In April 2019, DDI officially launched its Maendeleo Diamond Standards (MDS) after years of testing in various mining communities in Sierra Leone. Maendeleo’ is Swahili for ‘development and progress’. Maendeleo diamonds are certified diamonds from conflict-free zones (recognised by the Kimberley Process) that have been mined by small-scale miners and meet a range of social and environmental criteria. By making these diamonds traceable, they can also meet consumer demand for more ethics in the sector. The industry, through the President of the World Diamond Council, has repeatedly welcomed this step.
The first Maendaleodiamonds were purchased at the end of 2017 by the Belgian My Fair Diamond project.
My Fair Diamond
My Fair Diamond is a project set up in 2015 by two Belgian entrepreneurs who advised companies on ethical and socially responsible business practices under the name CAP Source.
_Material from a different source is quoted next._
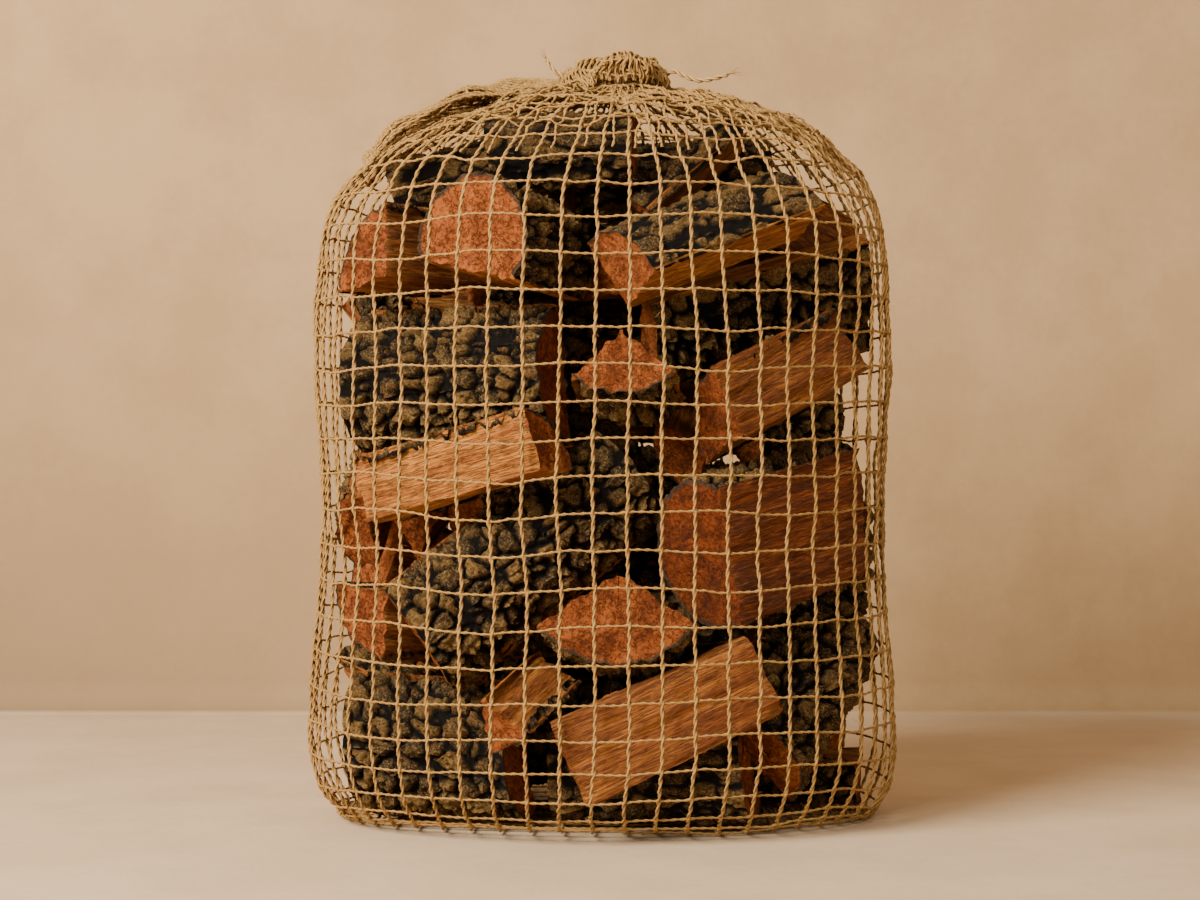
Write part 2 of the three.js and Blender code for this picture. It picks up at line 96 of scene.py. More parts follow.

They looked for ethics in the diamond chain and ended up at Farandu, an artisanal mine in Sierra Leone where the Diamond Development Initiative is also active. “We went there ourselves and selected and purchased the diamonds under the criteria of the Maendaleo Standards,” says Marie d’Huart, one of the initiators. “In this way, we can be sure that added value is created for local communities and families, there is a fair wage and no forced or child labour.
We have had the rings in which the diamonds are processed made from Fairmined gold in order to emphasise our support for ethical small-scale mines. The step from advice to production was a great adventure for us. Some declared us crazy and thought it would not work. But we are addressing a niche audience that does want change, and that niche is growing.